The Nature Materials paper reports two significant findings. First, the group devised a novel synthesis that created indium phosphide nanowires small enough to be considered quantum wires. Second, they quantified the band gap — that is, the amount of energy that an electron must acquire in order to conduct electricity in a semiconductor — for their quantum wires and compared them to others' published band gaps for indium phosphide quantum dots. What they found revealed exactly how the change from cylindrical wire to spherical dot influenced the energy gap.

"By developing a synthesis of narrowly dispersed quantum wires with diameters within the strong confinement regime, we have been able to provide the first experimental confirmation of the theoretical predictions regarding two-dimensional vs. three-dimensional confinement," said Buhro. "Furthermore, we have provided a simple criterion that experimentalists can use to determine if semiconductor nanowires are behaving as true quantum wires."

Buhro and his research group began synthesizing semiconducting materials in the mid-1990s using a catalytic growth mechanism that they discovered. Solution-Liquid-Solid growth (SLS) enables semiconductors to be grown at low temperature, in solution and in a flask—ideal from a chemist's perspective. But despite these advantages, Mother Nature, not the researchers, controlled the size of the nanomaterials.

In 1999 Yu and Buhro set out to add an element of size-control to SLS growth. A couple years later, they literally struck gold — gold seeds, that is. Yu's experiments demonstrated that gold nanoparticles could seed the growth of other low melting point metal nanoparticles, which in turn could catalyze nanowire growth. This discovery led to a generalized growth strategy for numerous size-controlled nanomaterials that both they and other researchers now synthesize and study.

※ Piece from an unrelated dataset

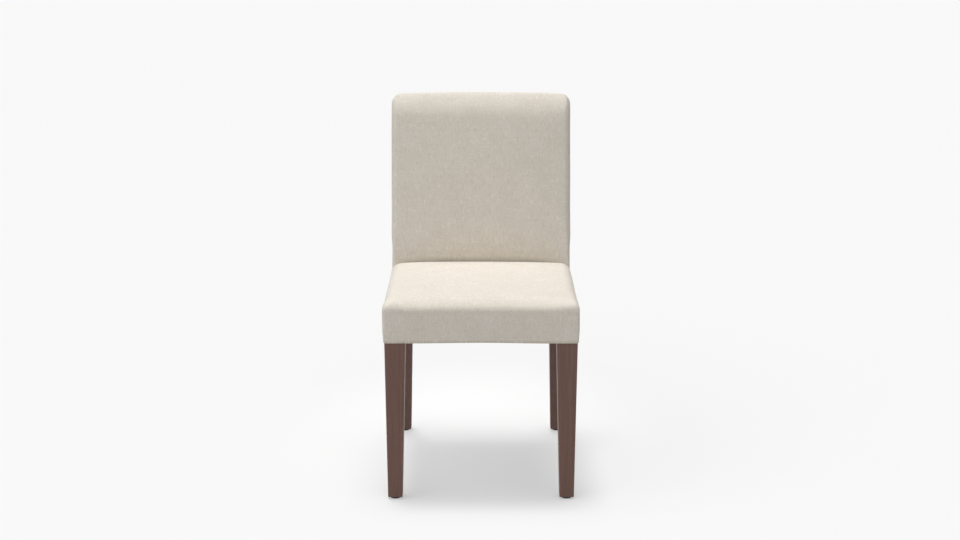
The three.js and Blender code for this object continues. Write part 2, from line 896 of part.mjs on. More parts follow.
// A glide with a bore for its nail and a recess for the nail's head.
function glideGeometry() {
  const bore = nailRadius + fit;
  const top = glideHeight - fit;
  return turned(
    [
      [bore, glideRecessDepth],
      [glideRecessRadius, glideRecessDepth],
      [glideRecessRadius, 0],
      [glideRadius - glideRounding, 0],
      [glideRadius, glideRounding],
      [glideRadius, top],
      [bore, top],
      [bore, glideRecessDepth],
    ],
    roundSides,
  );
}

function glideNailGeometry() {
  const seat = glideRecessDepth - fit;
  return turned(
    [
      [0, seat - nailHeadHeight],
      [nailHeadRadius, seat - nailHeadHeight],
      [nailHeadRadius, seat],
      [nailRadius, seat],
      [nailRadius, nailLength],
      [0, nailLength + nailRadius],
    ],
    screwSides,
  );
}

// What the chair has on each side: legs, glides, a side rail, corner blocks and screws. They are made
// for the sitter's left and mirrored for the right.
function sidePieces(side) {
  const group = new THREE.Group();
  group.add(piece(`front_leg_${side}`, frontLegGeometry(), 'stainedWood'));
  group.add(piece(`rear_leg_and_post_${side}`, rearLegGeometry(), 'stainedWood'));
  group.add(piece(`side_rail_${side}`, sideRailGeometry(), 'frameWood'));
  for (const [end, y] of [['front', frontFootY], ['rear', rearFootY]]) {
    const glide = piece(`${end}_glide_${side}`, glideGeometry(), 'nylon');
    const nail = piece(`${end}_glide_nail_${side}`, glideNailGeometry(), 'zincSteel');
    glide.position.set(footX, y, 0);
    nail.position.set(footX, y, 0);
    group.add(glide, nail);
  }
  for (const [end, corner] of Object.entries(corners)) {
    group.add(piece(`${end}_corner_block_${side}`, cornerBlockGeometry(corner), 'frameWood'));
    for (const [rail, place] of Object.entries(screwPlaces(corner))) {
      const name = `${end}_block_screw_${rail === 'end' ? end : 'side'}_rail_${side}`;
      const screw = piece(name, screwGeometry(), 'zincSteel');
      screw.applyMatrix4(place);
      group.add(screw);
    }
  }
  group.scale.x = side === 'left' ? 1 : -1;
  return group;
}

function seatFrame() {
  const group = new THREE.Group();
  group.add(piece('front_rail', endRailGeometry(corners.front, railPlaces.front), 'frameWood'));
  group.add(piece('rear_rail', endRailGeometry(corners.rear, railPlaces.rear), 'frameWood'));
  return group;
}

// The pieces that lean with the back, in the back's own frame.
function backPieces() {
  const group = new THREE.Group();
  for (const [name, foot] of Object.entries(backRailFeet)) {
    const rail = piece(`back_${name}_rail`, railGeometry(crossRailLength, backRailHeight), 'frameWood');
    rail.position.set(0, postDepthIn, foot);
    group.add(rail);
  }
  const strapPitch = (upperRailFoot - lowerRailFoot - backRailHeight) / strapCount;
  for (let i = 0; i < strapCount; i++) {
    const strap = piece(`back_webbing_${i + 1}`, strapGeometry(), 'webbing');
    strap.position.z = lowerRailFoot + backRailHeight + strapPitch * (i + 1 / 2) - strapHeight / 2;
    group.add(strap);
  }
  group.add(piece('back_foam', backFoamGeometry(), 'foam'));
  group.add(piece('back_batting', backBattingGeometry(), 'batting'));
  group.add(piece('back_cover', backCoverGeometry(), 'linen'));
  group.applyMatrix4(backFrame);
  return group;
}

function rearPieces() {
  const group = new THREE.Group();
  const boardHalfWidth = panelHalfWidth - coverThickness - fit;
  const boardHead = postTop - tackStripHeight - fit;
  const board = rearSkin(boardDepth, boardThickness, boardHalfWidth, railBottom, boardHead);
  const panel = rearSkin(panelDepth, coverThickness, panelHalfWidth, seatUnderside, panelHead);
  const strip = block(
    [-boardHalfWidth, boardDepth, postTop - tackStripHeight],
    [boardHalfWidth, boardDepth + tackStripThickness, postTop],
  ).applyMatrix4(backFrame);
  group.add(piece('back_board', board, 'board'));
  group.add(piece('back_tack_strip', strip, 'board'));
  group.add(piece('outside_back_cover', panel, 'linen'));
  return group;
}

function seatPieces() {
  const group = new THREE.Group();
  group.add(piece('spring_felt_pad', springPadGeometry(), 'felt'));
  group.add(piece('seat_foam', seatFoamGeometry(), 'foam'));
  group.add(piece('seat_batting', seatBattingGeometry(), 'batting'));
  group.add(piece('seat_cover', seatCoverGeometry(), 'linen'));
  group.add(piece('dust_cover', dustCoverGeometry(), 'cambric'));
  return group;
}

const chair = new THREE.Group();
chair.add(sidePieces('left'), sidePieces('right'), seatFrame(), springsAndClips());
chair.add(seatPieces(), backPieces(), rearPieces());
chair.position.y = -overallDepth / 2;

export default chair;
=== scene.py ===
"""A parsons chair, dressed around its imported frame. Sizes are in metres, and it faces -Y."""

import math

import bmesh
import bpy
from mathutils import Matrix, Vector, noise


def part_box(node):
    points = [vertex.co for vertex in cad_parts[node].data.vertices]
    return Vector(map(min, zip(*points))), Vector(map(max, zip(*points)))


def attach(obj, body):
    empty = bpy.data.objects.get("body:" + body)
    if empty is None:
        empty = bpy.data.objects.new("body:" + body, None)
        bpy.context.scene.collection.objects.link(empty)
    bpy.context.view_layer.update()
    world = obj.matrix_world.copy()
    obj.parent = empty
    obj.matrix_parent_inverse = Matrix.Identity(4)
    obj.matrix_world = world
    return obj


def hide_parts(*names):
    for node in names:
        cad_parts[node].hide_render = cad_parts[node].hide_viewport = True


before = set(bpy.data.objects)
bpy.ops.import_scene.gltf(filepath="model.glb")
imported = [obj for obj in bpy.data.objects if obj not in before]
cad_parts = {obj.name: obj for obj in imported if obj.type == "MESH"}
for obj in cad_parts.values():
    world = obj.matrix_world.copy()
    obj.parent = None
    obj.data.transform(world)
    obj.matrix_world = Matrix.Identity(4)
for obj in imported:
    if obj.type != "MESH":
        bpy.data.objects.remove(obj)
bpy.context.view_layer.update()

bl_info = {
    "name": "Parsons chair",
    "version": (1, 0, 0),
    "blender": (4, 5, 0),
    "location": "3D Viewport > Sidebar > Chair",
    "description": "Dresses the frame of an upholstered side chair and sets its stage",
    "category": "Object",
}

SEAT_LOW, SEAT_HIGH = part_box("seat_cover")
BACK_LOW, BACK_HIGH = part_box("back_cover")
LEG_LOW, LEG_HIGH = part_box("front_leg_left")
POST_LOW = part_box("rear_leg_and_post_left")[0]
DUST_LOW, DUST_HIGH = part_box("dust_cover")
PANEL_LOW, PANEL_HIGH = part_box("outside_back_cover")
RAIL_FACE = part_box("side_rail_left")[1].x
GAP = 0.0003  # between two pieces that touch
EDGE_ROUNDING = 0.0032  # of the covers' lower edge
LIP_DEPTH = 0.0012  # the cloth this close to a cover's lowest level is its lip
WEAVE = "weave"  # the UV map that holds the cloth's own coordinates, in metres
# Painted shade: the linen is painted darker where this attribute is 1.
FOLD_SHADE = "fold"  # 1 where a cover's lower edge is folded under
BAND_SCALE = math.pi / 10  # a wave texture of this scale has its bands a metre apart


def length(name, description, default):
    return bpy.props.FloatProperty(
        name=name, description=description, default=default, precision=4, unit="LENGTH"
    )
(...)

The Nature Materials paper focused on "the synthesis of diameter-controlled indium phosphide nanowires having sizes within the strong-confinement regime of about 3 to 11 nanometers," Yu explained. "This allows us to systematically study the dependence of quantum confinement on the diameters of the wires. And because the wires are so long — micrometers in length — they could be considered as perfect one-dimensional structures and two-dimensional confinement systems around their diameters."

Yu and Buhro found that, in addition to being able to dictate the nanowires' diameters, they could also control monodispersity — the deviation between each nanowire's diameter and that of neighboring nanowires grown in the same solution. This ability was critical because a change in the nanowire's diameter will alter its physical properties including light emission, an important application for semiconductors.

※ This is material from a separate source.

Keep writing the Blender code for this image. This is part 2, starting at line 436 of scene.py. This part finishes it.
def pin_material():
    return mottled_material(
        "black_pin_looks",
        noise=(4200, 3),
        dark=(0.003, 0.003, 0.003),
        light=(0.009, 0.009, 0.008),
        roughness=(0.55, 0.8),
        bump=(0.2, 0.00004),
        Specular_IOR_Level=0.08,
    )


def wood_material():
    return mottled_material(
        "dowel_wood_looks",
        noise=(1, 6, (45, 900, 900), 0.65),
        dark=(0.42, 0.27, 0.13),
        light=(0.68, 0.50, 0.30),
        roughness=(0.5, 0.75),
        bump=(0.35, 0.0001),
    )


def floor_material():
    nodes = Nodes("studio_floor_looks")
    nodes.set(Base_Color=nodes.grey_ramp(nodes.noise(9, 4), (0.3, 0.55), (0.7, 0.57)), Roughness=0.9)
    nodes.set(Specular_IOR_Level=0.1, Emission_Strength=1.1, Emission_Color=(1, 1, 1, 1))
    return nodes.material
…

The chemists focused on nanowires made of the semiconductor indium phosphide for several reasons, but chiefly because it absorbs and emits light in a convenient region of the electromagnetic spectrum.

"Another reason we were interested in indium phosphide is that quantum dots of very high quality have been reported [by others] and extensively studied," Yu noted. "So it was easy for us to compare our wires, 2-D confined, with their dots, 3-D confined, to see how the shape matters in nanostructures.

Because the study was the first of its kind to probe the differences between 2-D and 3-D quantum confinement, the chemists corroborated their experimental results with theoretical calculations performed by researchers at Lawrence Berkeley National Labs. The theoreticians used sophisticated computer models to calculate, atom by atom, the expected band gap of model nanowires and nanodots, which compared closely to the experimental values.

After compiling all of the data graphically, the group found that the famous "particle-in-a-box" calculation — a quantum model both simple enough for college freshmen and rigorous enough to explain observed quantum phenomena - fell short of predicting absolute values for individual shapes , due to its simplification of the nature of diameter dependence.

However, they were encouraged to discover that particle-in-a-box approximated the ratio of the slopes of wires to dots, a fact verified by their experimental and theoretical data. This is a particularly advantageous finding because it gives other researchers a method of assessing 2-D confinement in their own quantum wires without the need of a supercomputer.

"The semiconductor quantum-wire field is very young, because synthetic limitations are only now being surmounted," Buhro said. "Experimentalists working in the quantum dot field were largely unaware of how the band-gaps in corresponding families of quantum dots and quantum wires should compare. We have now provided the criteria by which quantum confinement in semiconductor wires should be judged.

"I hope that workers in the field will use our criteria to prove that newly synthesized examples exhibit true 2-D confinement."